[Dataset entries]
** start **

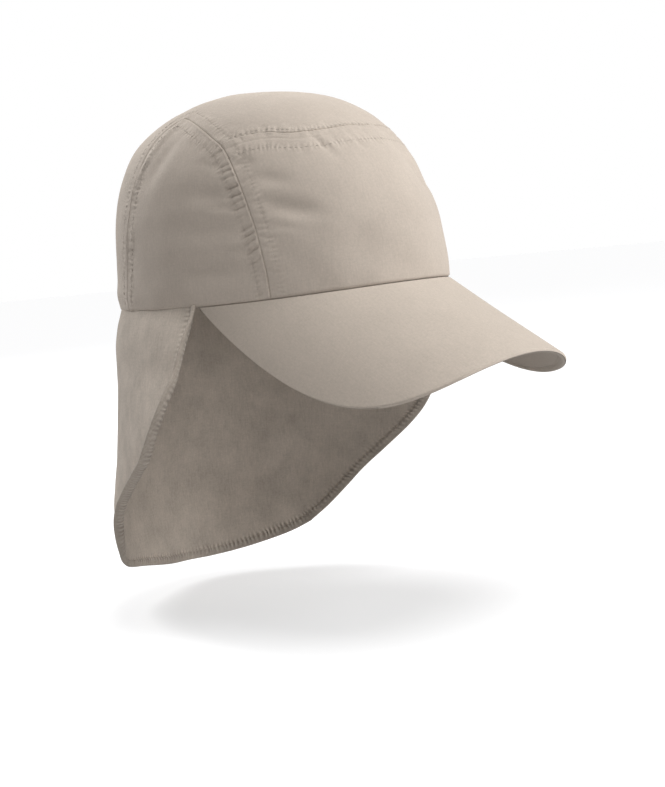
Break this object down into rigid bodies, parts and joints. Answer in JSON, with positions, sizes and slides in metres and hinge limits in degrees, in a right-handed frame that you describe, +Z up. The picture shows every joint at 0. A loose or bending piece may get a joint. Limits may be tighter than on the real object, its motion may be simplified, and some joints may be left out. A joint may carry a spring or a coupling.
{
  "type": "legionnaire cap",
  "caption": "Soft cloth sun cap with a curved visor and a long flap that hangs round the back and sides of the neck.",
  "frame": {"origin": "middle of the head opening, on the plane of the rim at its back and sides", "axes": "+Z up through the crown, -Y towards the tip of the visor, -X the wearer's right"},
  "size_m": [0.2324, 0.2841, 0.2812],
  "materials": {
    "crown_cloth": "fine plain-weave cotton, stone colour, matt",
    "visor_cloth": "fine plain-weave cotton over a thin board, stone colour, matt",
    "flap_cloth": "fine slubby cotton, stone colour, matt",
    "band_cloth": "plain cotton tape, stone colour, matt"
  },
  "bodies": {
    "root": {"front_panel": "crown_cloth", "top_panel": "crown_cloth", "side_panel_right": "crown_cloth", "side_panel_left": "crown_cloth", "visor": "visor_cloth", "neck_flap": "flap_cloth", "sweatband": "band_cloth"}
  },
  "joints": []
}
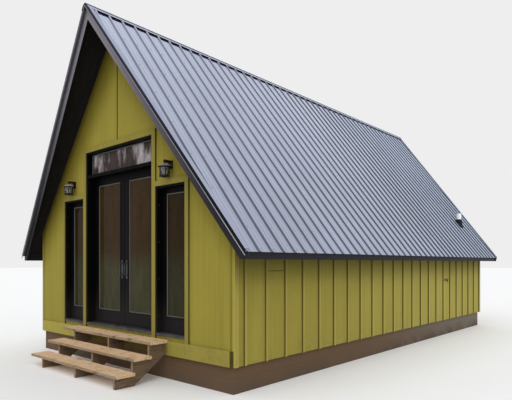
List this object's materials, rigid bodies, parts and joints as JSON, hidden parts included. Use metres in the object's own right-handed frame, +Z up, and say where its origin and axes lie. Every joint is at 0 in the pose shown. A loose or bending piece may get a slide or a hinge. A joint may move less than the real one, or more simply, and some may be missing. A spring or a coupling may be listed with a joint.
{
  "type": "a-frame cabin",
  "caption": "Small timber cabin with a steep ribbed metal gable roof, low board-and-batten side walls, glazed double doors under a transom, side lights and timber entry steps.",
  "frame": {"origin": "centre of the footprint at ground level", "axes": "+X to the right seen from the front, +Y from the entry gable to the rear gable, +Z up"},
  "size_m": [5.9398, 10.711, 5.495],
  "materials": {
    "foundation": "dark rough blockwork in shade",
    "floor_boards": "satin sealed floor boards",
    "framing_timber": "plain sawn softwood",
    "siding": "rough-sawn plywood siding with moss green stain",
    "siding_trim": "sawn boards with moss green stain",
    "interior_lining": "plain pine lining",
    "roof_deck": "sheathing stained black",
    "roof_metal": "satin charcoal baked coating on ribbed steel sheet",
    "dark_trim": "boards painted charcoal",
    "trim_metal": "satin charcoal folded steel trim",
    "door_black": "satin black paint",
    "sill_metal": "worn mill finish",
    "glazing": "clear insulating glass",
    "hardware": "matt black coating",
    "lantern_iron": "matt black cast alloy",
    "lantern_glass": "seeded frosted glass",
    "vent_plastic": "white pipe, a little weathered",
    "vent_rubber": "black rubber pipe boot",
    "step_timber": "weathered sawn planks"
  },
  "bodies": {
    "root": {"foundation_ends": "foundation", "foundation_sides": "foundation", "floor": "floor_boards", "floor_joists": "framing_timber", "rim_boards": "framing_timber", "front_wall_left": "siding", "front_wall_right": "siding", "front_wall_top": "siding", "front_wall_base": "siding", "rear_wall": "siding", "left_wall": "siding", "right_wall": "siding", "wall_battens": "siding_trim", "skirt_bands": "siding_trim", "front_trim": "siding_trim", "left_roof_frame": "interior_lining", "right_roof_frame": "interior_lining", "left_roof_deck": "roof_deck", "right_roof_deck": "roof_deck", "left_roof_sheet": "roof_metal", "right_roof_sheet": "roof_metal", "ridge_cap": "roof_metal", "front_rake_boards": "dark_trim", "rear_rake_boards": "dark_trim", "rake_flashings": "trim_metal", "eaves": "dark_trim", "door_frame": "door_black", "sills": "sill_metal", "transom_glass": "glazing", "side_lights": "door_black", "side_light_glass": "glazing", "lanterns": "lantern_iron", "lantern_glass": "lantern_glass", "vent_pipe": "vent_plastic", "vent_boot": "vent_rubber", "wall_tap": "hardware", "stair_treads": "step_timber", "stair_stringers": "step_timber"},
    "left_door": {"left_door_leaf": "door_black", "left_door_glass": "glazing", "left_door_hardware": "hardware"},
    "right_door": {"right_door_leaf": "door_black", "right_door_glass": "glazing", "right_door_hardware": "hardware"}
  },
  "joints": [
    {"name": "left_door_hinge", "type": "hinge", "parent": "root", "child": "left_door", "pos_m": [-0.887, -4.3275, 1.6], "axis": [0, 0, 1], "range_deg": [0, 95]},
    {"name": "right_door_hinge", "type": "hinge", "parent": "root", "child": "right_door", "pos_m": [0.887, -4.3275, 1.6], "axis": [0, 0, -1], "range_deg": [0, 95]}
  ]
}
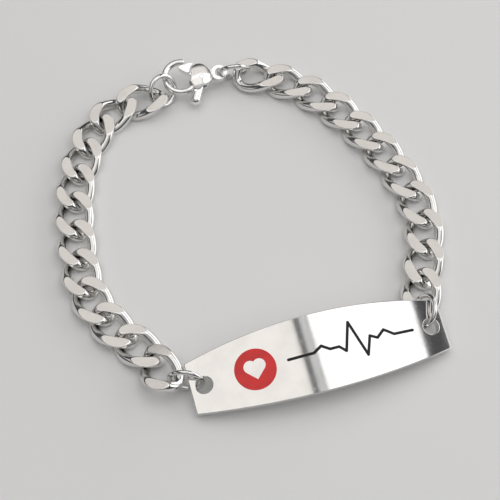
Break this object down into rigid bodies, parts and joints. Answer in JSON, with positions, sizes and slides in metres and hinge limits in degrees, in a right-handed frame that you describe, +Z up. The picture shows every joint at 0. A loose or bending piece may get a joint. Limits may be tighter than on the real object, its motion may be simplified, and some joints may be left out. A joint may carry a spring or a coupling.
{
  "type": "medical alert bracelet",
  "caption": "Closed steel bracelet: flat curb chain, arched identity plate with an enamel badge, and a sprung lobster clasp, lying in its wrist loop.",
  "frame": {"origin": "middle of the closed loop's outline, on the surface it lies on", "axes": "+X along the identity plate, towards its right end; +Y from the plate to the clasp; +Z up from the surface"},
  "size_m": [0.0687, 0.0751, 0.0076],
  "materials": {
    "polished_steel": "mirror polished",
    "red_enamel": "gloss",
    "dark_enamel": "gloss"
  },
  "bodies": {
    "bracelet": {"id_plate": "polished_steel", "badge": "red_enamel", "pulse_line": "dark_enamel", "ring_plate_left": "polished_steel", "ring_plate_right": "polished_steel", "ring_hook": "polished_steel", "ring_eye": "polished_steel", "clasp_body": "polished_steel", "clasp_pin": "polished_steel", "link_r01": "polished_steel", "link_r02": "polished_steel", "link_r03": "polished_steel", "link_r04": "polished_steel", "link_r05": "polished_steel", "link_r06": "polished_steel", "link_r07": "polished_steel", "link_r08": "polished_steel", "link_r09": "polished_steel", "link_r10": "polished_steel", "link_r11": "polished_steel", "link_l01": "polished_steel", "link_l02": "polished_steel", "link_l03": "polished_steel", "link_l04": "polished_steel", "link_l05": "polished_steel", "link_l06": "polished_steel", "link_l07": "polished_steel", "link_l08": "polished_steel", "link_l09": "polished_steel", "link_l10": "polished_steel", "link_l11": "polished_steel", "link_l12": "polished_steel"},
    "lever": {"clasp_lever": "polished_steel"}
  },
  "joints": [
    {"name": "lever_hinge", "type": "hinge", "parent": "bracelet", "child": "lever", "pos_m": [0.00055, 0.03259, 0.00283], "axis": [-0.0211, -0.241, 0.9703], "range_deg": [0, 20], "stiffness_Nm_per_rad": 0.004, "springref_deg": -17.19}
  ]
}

** end **

▶ [Exercise prompt] Copy out all of the records shown above exactly.

▶ [The output]
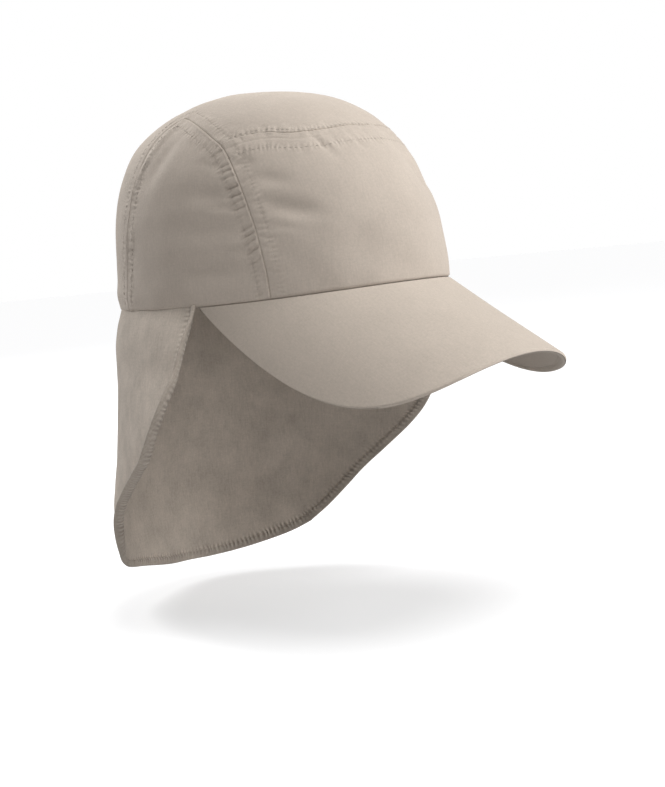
Break this object down into rigid bodies, parts and joints. Answer in JSON, with positions, sizes and slides in metres and hinge limits in degrees, in a right-handed frame that you describe, +Z up. The picture shows every joint at 0. A loose or bending piece may get a joint. Limits may be tighter than on the real object, its motion may be simplified, and some joints may be left out. A joint may carry a spring or a coupling.
{
  "type": "legionnaire cap",
  "caption": "Soft cloth sun cap with a curved visor and a long flap that hangs round the back and sides of the neck.",
  "frame": {"origin": "middle of the head opening, on the plane of the rim at its back and sides", "axes": "+Z up through the crown, -Y towards the tip of the visor, -X the wearer's right"},
  "size_m": [0.2324, 0.2841, 0.2812],
  "materials": {
    "crown_cloth": "fine plain-weave cotton, stone colour, matt",
    "visor_cloth": "fine plain-weave cotton over a thin board, stone colour, matt",
    "flap_cloth": "fine slubby cotton, stone colour, matt",
    "band_cloth": "plain cotton tape, stone colour, matt"
  },
  "bodies": {
    "root": {"front_panel": "crown_cloth", "top_panel": "crown_cloth", "side_panel_right": "crown_cloth", "side_panel_left": "crown_cloth", "visor": "visor_cloth", "neck_flap": "flap_cloth", "sweatband": "band_cloth"}
  },
  "joints": []
}
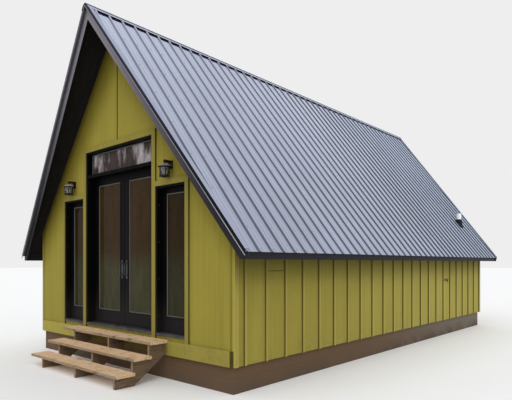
List this object's materials, rigid bodies, parts and joints as JSON, hidden parts included. Use metres in the object's own right-handed frame, +Z up, and say where its origin and axes lie. Every joint is at 0 in the pose shown. A loose or bending piece may get a slide or a hinge. A joint may move less than the real one, or more simply, and some may be missing. A spring or a coupling may be listed with a joint.
{
  "type": "a-frame cabin",
  "caption": "Small timber cabin with a steep ribbed metal gable roof, low board-and-batten side walls, glazed double doors under a transom, side lights and timber entry steps.",
  "frame": {"origin": "centre of the footprint at ground level", "axes": "+X to the right seen from the front, +Y from the entry gable to the rear gable, +Z up"},
  "size_m": [5.9398, 10.711, 5.495],
  "materials": {
    "foundation": "dark rough blockwork in shade",
    "floor_boards": "satin sealed floor boards",
    "framing_timber": "plain sawn softwood",
    "siding": "rough-sawn plywood siding with moss green stain",
    "siding_trim": "sawn boards with moss green stain",
    "interior_lining": "plain pine lining",
    "roof_deck": "sheathing stained black",
    "roof_metal": "satin charcoal baked coating on ribbed steel sheet",
    "dark_trim": "boards painted charcoal",
    "trim_metal": "satin charcoal folded steel trim",
    "door_black": "satin black paint",
    "sill_metal": "worn mill finish",
    "glazing": "clear insulating glass",
    "hardware": "matt black coating",
    "lantern_iron": "matt black cast alloy",
    "lantern_glass": "seeded frosted glass",
    "vent_plastic": "white pipe, a little weathered",
    "vent_rubber": "black rubber pipe boot",
    "step_timber": "weathered sawn planks"
  },
  "bodies": {
    "root": {"foundation_ends": "foundation", "foundation_sides": "foundation", "floor": "floor_boards", "floor_joists": "framing_timber", "rim_boards": "framing_timber", "front_wall_left": "siding", "front_wall_right": "siding", "front_wall_top": "siding", "front_wall_base": "siding", "rear_wall": "siding", "left_wall": "siding", "right_wall": "siding", "wall_battens": "siding_trim", "skirt_bands": "siding_trim", "front_trim": "siding_trim", "left_roof_frame": "interior_lining", "right_roof_frame": "interior_lining", "left_roof_deck": "roof_deck", "right_roof_deck": "roof_deck", "left_roof_sheet": "roof_metal", "right_roof_sheet": "roof_metal", "ridge_cap": "roof_metal", "front_rake_boards": "dark_trim", "rear_rake_boards": "dark_trim", "rake_flashings": "trim_metal", "eaves": "dark_trim", "door_frame": "door_black", "sills": "sill_metal", "transom_glass": "glazing", "side_lights": "door_black", "side_light_glass": "glazing", "lanterns": "lantern_iron", "lantern_glass": "lantern_glass", "vent_pipe": "vent_plastic", "vent_boot": "vent_rubber", "wall_tap": "hardware", "stair_treads": "step_timber", "stair_stringers": "step_timber"},
    "left_door": {"left_door_leaf": "door_black", "left_door_glass": "glazing", "left_door_hardware": "hardware"},
    "right_door": {"right_door_leaf": "door_black", "right_door_glass": "glazing", "right_door_hardware": "hardware"}
  },
  "joints": [
    {"name": "left_door_hinge", "type": "hinge", "parent": "root", "child": "left_door", "pos_m": [-0.887, -4.3275, 1.6], "axis": [0, 0, 1], "range_deg": [0, 95]},
    {"name": "right_door_hinge", "type": "hinge", "parent": "root", "child": "right_door", "pos_m": [0.887, -4.3275, 1.6], "axis": [0, 0, -1], "range_deg": [0, 95]}
  ]
}
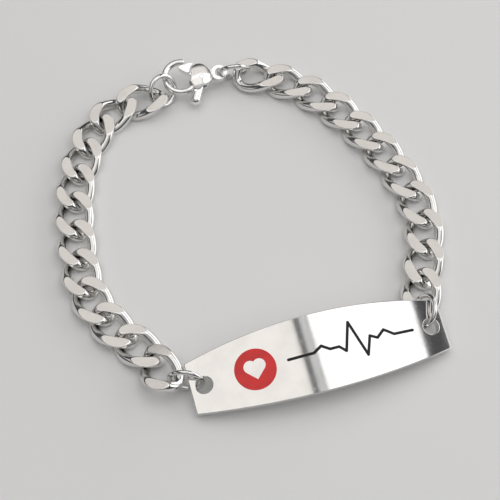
Break this object down into rigid bodies, parts and joints. Answer in JSON, with positions, sizes and slides in metres and hinge limits in degrees, in a right-handed frame that you describe, +Z up. The picture shows every joint at 0. A loose or bending piece may get a joint. Limits may be tighter than on the real object, its motion may be simplified, and some joints may be left out. A joint may carry a spring or a coupling.
{
  "type": "medical alert bracelet",
  "caption": "Closed steel bracelet: flat curb chain, arched identity plate with an enamel badge, and a sprung lobster clasp, lying in its wrist loop.",
  "frame": {"origin": "middle of the closed loop's outline, on the surface it lies on", "axes": "+X along the identity plate, towards its right end; +Y from the plate to the clasp; +Z up from the surface"},
  "size_m": [0.0687, 0.0751, 0.0076],
  "materials": {
    "polished_steel": "mirror polished",
    "red_enamel": "gloss",
    "dark_enamel": "gloss"
  },
  "bodies": {
    "bracelet": {"id_plate": "polished_steel", "badge": "red_enamel", "pulse_line": "dark_enamel", "ring_plate_left": "polished_steel", "ring_plate_right": "polished_steel", "ring_hook": "polished_steel", "ring_eye": "polished_steel", "clasp_body": "polished_steel", "clasp_pin": "polished_steel", "link_r01": "polished_steel", "link_r02": "polished_steel", "link_r03": "polished_steel", "link_r04": "polished_steel", "link_r05": "polished_steel", "link_r06": "polished_steel", "link_r07": "polished_steel", "link_r08": "polished_steel", "link_r09": "polished_steel", "link_r10": "polished_steel", "link_r11": "polished_steel", "link_l01": "polished_steel", "link_l02": "polished_steel", "link_l03": "polished_steel", "link_l04": "polished_steel", "link_l05": "polished_steel", "link_l06": "polished_steel", "link_l07": "polished_steel", "link_l08": "polished_steel", "link_l09": "polished_steel", "link_l10": "polished_steel", "link_l11": "polished_steel", "link_l12": "polished_steel"},
    "lever": {"clasp_lever": "polished_steel"}
  },
  "joints": [
    {"name": "lever_hinge", "type": "hinge", "parent": "bracelet", "child": "lever", "pos_m": [0.00055, 0.03259, 0.00283], "axis": [-0.0211, -0.241, 0.9703], "range_deg": [0, 20], "stiffness_Nm_per_rad": 0.004, "springref_deg": -17.19}
  ]
}